Elsewhere on the unofficial candidate list, longtime Board of Assessors member John Kelley is not seeking reelection after 43 years on the board. Bryan G. Adams is the only candidate listed for that seat. A two-year unexpired term on the Cemetery Commission is contested between Sally Bull Sands and Rose A. McCarthy, and the moderator’s race is also contested, with Peter Jaffe challenging incumbent Jack Attridge.

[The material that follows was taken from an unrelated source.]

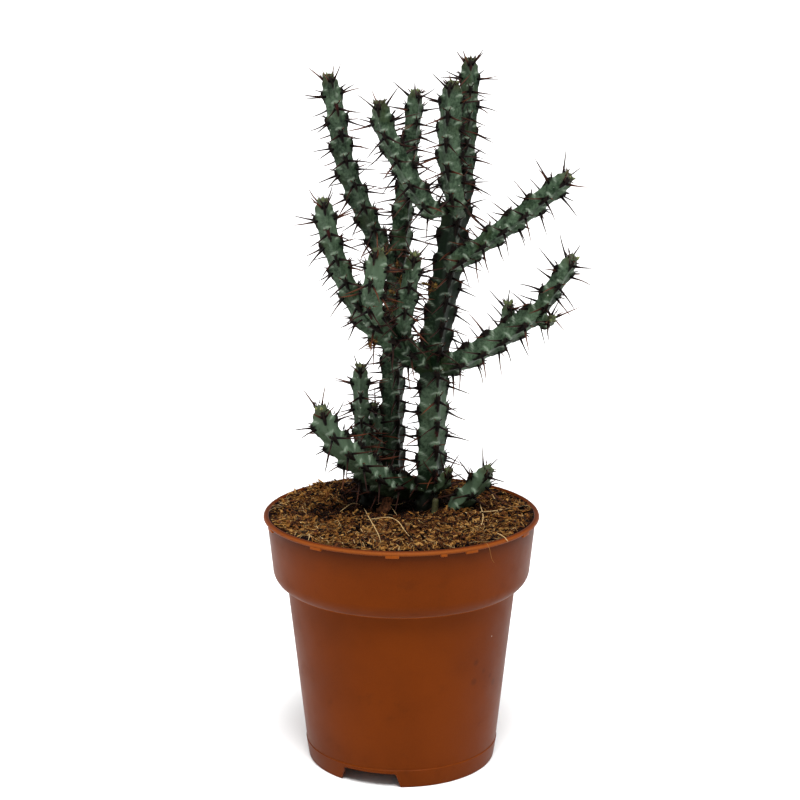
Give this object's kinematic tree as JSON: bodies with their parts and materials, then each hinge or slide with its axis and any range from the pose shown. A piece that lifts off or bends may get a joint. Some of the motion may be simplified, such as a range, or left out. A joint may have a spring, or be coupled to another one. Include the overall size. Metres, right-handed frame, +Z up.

Several other races appear filled but uncontested. The Board of Health has three candidates for three seats: incumbent Thomas R. McMahon, Julie B. Selbst and Kristin Elizabeth Dubay Horton. The Library Board of Trustees has two candidates for two seats: incumbent Katherine H. Barker and Gary J. Amberik. The Planning Board also has two candidates for two seats, both incumbents: Robert John Schaeffner Jr. and Marc J. Liebman. All five listed Recreation and Park candidates are incumbents, as are both Water and Sewer candidates. Incumbent Matthew B. Harrington is the only candidate for light commissioner. William Louis Kuker is handwritten in as the only candidate for the one open Housing Authority seat.
Candidates must return completed nomination papers to the town clerk’s office by 5 p.m. April 21 to secure a place on the ballot. Marblehead voters will head to the polls June 9 to fill 24 seats across 11 elected bodies.